Aim of the task:
Repeat each record below exactly as given.
------------------------
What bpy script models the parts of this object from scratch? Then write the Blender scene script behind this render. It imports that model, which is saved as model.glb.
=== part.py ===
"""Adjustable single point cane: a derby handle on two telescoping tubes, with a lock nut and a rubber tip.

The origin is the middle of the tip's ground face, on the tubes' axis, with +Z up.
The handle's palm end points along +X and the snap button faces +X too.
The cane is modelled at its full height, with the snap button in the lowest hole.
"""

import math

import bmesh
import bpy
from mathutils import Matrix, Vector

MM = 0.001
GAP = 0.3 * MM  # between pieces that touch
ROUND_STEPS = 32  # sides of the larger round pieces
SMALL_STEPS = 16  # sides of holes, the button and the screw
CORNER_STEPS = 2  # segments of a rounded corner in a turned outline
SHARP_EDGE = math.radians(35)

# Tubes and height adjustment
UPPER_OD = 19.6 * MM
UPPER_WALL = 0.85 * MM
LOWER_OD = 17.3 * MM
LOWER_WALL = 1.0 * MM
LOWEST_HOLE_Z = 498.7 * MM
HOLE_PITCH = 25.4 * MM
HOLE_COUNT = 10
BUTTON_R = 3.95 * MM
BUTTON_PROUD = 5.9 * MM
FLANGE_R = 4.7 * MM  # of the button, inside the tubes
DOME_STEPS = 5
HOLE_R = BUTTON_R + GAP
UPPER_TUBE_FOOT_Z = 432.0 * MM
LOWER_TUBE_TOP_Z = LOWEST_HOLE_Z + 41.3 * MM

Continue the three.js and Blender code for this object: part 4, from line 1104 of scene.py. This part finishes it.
------------------------
Output below:
What bpy script models the parts of this object from scratch? Then write the Blender scene script behind this render. It imports that model, which is saved as model.glb.
=== part.py ===
"""Adjustable single point cane: a derby handle on two telescoping tubes, with a lock nut and a rubber tip.

The origin is the middle of the tip's ground face, on the tubes' axis, with +Z up.
The handle's palm end points along +X and the snap button faces +X too.
The cane is modelled at its full height, with the snap button in the lowest hole.
"""

import math

import bmesh
import bpy
from mathutils import Matrix, Vector

MM = 0.001
GAP = 0.3 * MM  # between pieces that touch
ROUND_STEPS = 32  # sides of the larger round pieces
SMALL_STEPS = 16  # sides of holes, the button and the screw
CORNER_STEPS = 2  # segments of a rounded corner in a turned outline
SHARP_EDGE = math.radians(35)

# Tubes and height adjustment
UPPER_OD = 19.6 * MM
UPPER_WALL = 0.85 * MM
LOWER_OD = 17.3 * MM
LOWER_WALL = 1.0 * MM
LOWEST_HOLE_Z = 498.7 * MM
HOLE_PITCH = 25.4 * MM
HOLE_COUNT = 10
BUTTON_R = 3.95 * MM
BUTTON_PROUD = 5.9 * MM
FLANGE_R = 4.7 * MM  # of the button, inside the tubes
DOME_STEPS = 5
HOLE_R = BUTTON_R + GAP
UPPER_TUBE_FOOT_Z = 432.0 * MM
LOWER_TUBE_TOP_Z = LOWEST_HOLE_Z + 41.3 * MM

Continue the three.js and Blender code for this object: part 4, from line 1104 of scene.py. This part finishes it.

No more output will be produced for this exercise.